If the employees are being unlawfully denied the right to change their bargaining representative, they have recourse to this Court by petition to review the Board's action. The employer can not vicariously raise the question for them, as it here seeks to do, in justification of its refusal to further negotiate with the duly certified bargaining representative, whose status as such has not been terminated by the Board.
Nor can the employer decide for itself whether the Union has lost its bargaining status, and deciding that it has, refuse to deal with it further. Whether or not the Union has lost that status is for the Board to determine upon orderly statutory procedure. N.L.R.B. v. Prudential, 6 Cir., 154 F.2d 385, headnote 10. Meanwhile, it is the duty of the employer to deal with the duly certified Union.
Moreover, when on November 17, 1948, the respondent refused to further deal with the Union, there was no proof, but only assertion by the employer, that the that the Union had lost its majority. We have not overlooked the argument that this was conceded. Even if it be true that the Union had lost its majority, that fact, for the reasons already stated, would not alter our decision.
The Board's petition is granted, and its order enforced.
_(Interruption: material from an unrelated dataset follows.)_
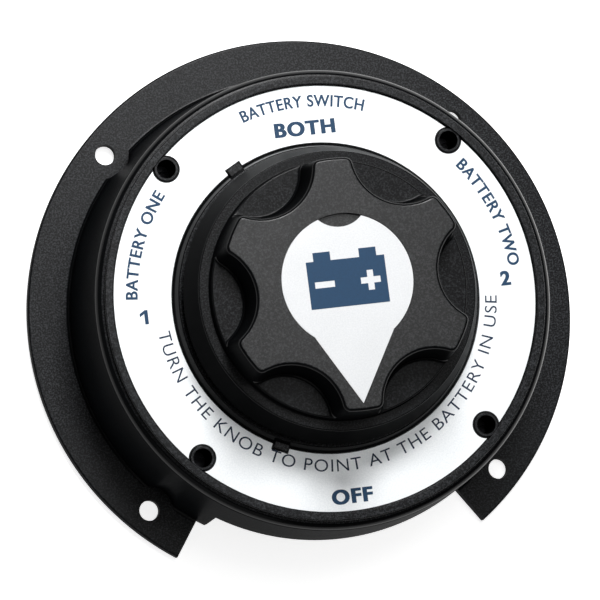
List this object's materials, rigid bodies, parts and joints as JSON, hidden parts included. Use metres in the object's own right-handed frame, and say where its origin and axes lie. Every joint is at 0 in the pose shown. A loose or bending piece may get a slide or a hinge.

1 N.L.R.B. v. Mexia Textile Mills, 339 U.S. 563, 70 S.Ct. 826, 833, 94 L.Ed. 1067; Franks Bros. Co. v. N.L.R.B., 321 U.S. 702, 64 S.Ct. 817, 88 L.Ed. 1020; N.L.R.B. v. Appalachian Power Co., 4 Cir., 140 F.2d 217; Motor Valve & Mfg. Co. v. N.L.R.B., 6 Cir., 149 F.2d 247; N.L.R.B. v. Geraldine Novelty Co., 2 Cir., 173 F.2d 14; N.L.R.B. v. Blair Quarries, 4 Cir., 152 F.2d 25; N.L.R.B. v. Prudential Ins. Co., 6 Cir., 154 F.2d 385; N.L.R.B. v. Grace Co., 8 Cir., 184 F.2d 126.